From this perspective, the present moment of fiscal stress and economic challenge looks very much like the right time—not the wrong time—for Pennsylvania leaders to reevaluate counterproductive growth patterns and refocus the state’s economic and land-use policies on success.

In fact, we would suggest that the need for economic renewal and enhanced efficiency has grown so obvious across the Commonwealth that the desire for change now holds out promise of overcoming such traditional hurdles as Pennsylvania’s deep-set caution and intense localism.

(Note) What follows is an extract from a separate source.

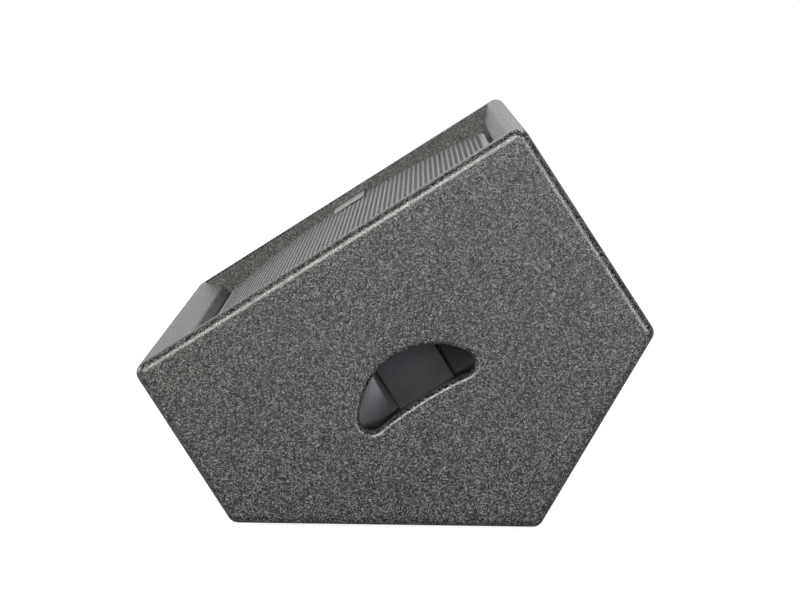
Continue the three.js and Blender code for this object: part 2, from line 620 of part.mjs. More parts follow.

Now, more than ever before, the possibility seems to exist for a new consensus around reinvestment and smarter growth. In many respects, a latent coalition exists may now be cohering that includes fiscal conservatives and business people as well as farmers, neighborhood activists, environmentalists, rural borough residents, suburbanites, and urban mayors.

And so we think that steering the state “back to prosperity’ actually represents a doable errand for the Commonwealth—and that the time for action is now.

To that end, the state would do well to seize this moment to move the state beyond the troubled status quo that has resulted from decades of insufficient planning and misguided investment.

What will this advance take? First off, we think state leaders need to promulgate a dynamic new vision of economic competitiveness and development that seeks to leverage the potent assets of the state’s older cities and towns into a lasting prosperity for all Pennsylvanians. This vision should explicitly acknowledge that how the state grows physically affects how it grows economically. Above all, the new vision should decisively link the state’s desire for economic prosperity to its abiding interest in curbing sprawl and reviving established towns.

Otherwise, the state needs to align its own activities with the new competitive strategy. For too long disparate state agencies have built roads, dispensed business subsidies, and made permitting decisions without adequate regard to a coherent statewide strategic vision. Accordingly, Pennsylvania should move aggressively—and soon—to focus the state’s infrastructure and economic development spending on the places and projects that fit the Commonwealth’s emerging commitment to efficiency, competitiveness, and reinvestment.

In short, bad times are here, yet they’re actually the best time to strike at the economic and land-use malaise of business-as-usual. Shouldn’t Pennsylvania make some tough choices and get a move on?